The UN reports
National leadership crucial for tackling sexual violence in DR Congo – UN envoy
Zainab Hawa Bangura.
28 March 2013 – Conflict-related sexual violence is one of the most urgent challenges facing the Democratic Republic of the Congo (DRC), a senior United Nations official says, stressing that leadership and responsibility on the part of the Government is critical to tackling this issue.
That implies a faith in Kinshasa that I struggle to comprehend.
“Only the Congolese people, with the support of the international community, can change the current situation and create a new narrative for the DRC,” the Secretary-General’s Special Representative on Sexual Violence in Conflict, Zainab Hawa Bangura, said during her visit to the country.
This was the first visit to DRC for Ms. Bangura in her role as the Special Representative. “I am here to listen and to learn. As an African woman from a post-conflict country – Sierra Leone – I recognize the many challenges currently facing the Congo.
“Conflict-related sexual violence is one of the most urgent ones. It is important to remember that it is not only a UN issue, however, but one which requires the leadership, ownership, and responsibility of the Government of the DRC,” she stated.
I blogged March 8 2013 on this issue including on this statement.
" Unless swift legal action was taken against the accused soldiers before the end of March, the UN said it would stop working with their brigades."
It is of course the end of March and nothing has happened other than a further deadline has been given to Kinshasa to ignore ( see below ).
Ms. Bangura met in the capital, Kinshasa, with the Foreign Secretary of the United Kingdom, William Hague, and hosted a roundtable with the Minister of Gender, Members of Parliament and representatives of civil society to discuss the problem of impunity for perpetrators of sexual violence.
“I am grateful and happy for the support of the UK and the leadership of Foreign Secretary William Hague on this issue, and am looking forward to the day when the only place we will read about sexual violence in conflict will be in the history books,” said Ms. Bangura.
The joint event continues the UK’s campaign to prevent conflict-zone rape and other forms of sexual violence, in close cooperation with the UN and its Team of Experts on the Rule of Law/Sexual Violence in Conflict, which Ms. Bangura has made available to support the DRC Government’s efforts, ahead of the annual meeting of the Group of Eight (G8) most industrialized countries in London.
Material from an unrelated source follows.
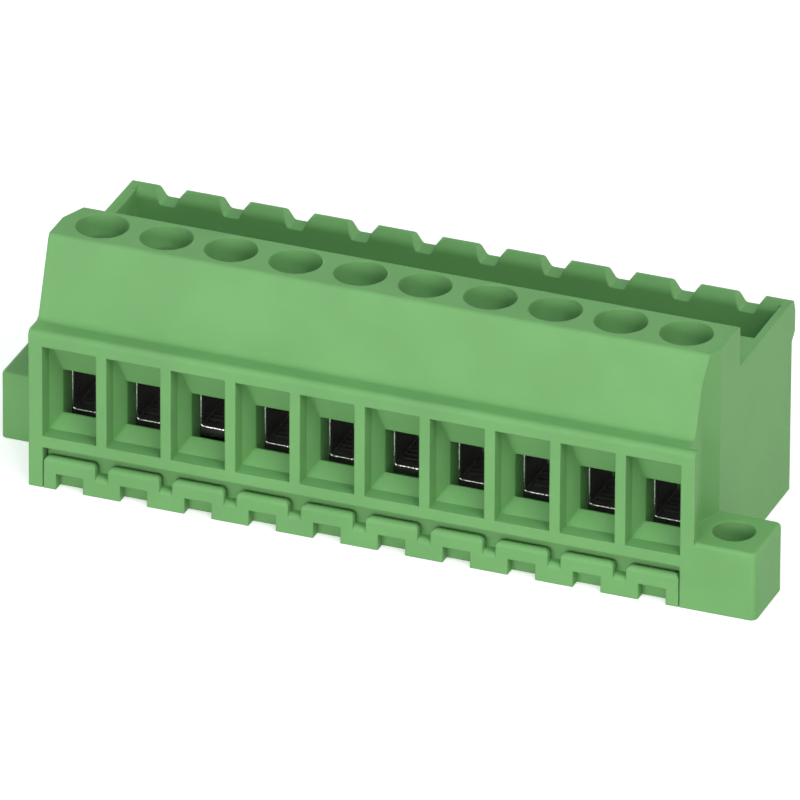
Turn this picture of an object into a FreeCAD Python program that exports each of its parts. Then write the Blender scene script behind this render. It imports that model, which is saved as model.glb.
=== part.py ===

Mr. Hague noted that the women and children of the DRC have suffered from rape and sexual violence on an unimaginable scale for decades.
“Here as in many other conflict areas in the world, the perpetrators of rape walk free and the cycle of injustice and conflict is repeated. We have to shatter this culture of impunity and we need a lasting solution to the conflict,” he stated.
“It is time for real, meaningful action by the Congolese Government and the governments of the world to say that the use of rape as a weapon of war is unacceptable, to bring perpetrators to justice and to lift the stigma from survivors.”
I absolutely agree but I doubt anything will happen.
In a related development, the UN peacekeeping mission in DRC (MONUSCO) has been following up with the Congolese authorities on the matter of rapes in the eastern town of Minova.
Investigations conducted by MONUSCO in Minova and surrounding villages found that two units of the Congolese armed forces (FARDC) engaged in mass rapes and other human violations in late November 2012.
Earlier this week, Roger Meece, the Secretary-General’s Special Representative and head of MONUSCO, handed over a letter to the country’s Vice Prime Minister and the Minister of Defense informing the Government that MONUSCO would terminate support to the two battalions involved in the Minova rapes within seven days if no appropriate action is taken immediately.
As I eluded to above the deadline for action has already been extended. The UN needs to do more than suspend support for the two battalions involved. It should demand that the perpetrators be delivered by the Congolese government to the ICC. Should the Congolese government not comply the UN should declare the battalions rogues and they should be legitimate targets of the much discussed Africa Brigade when it forms.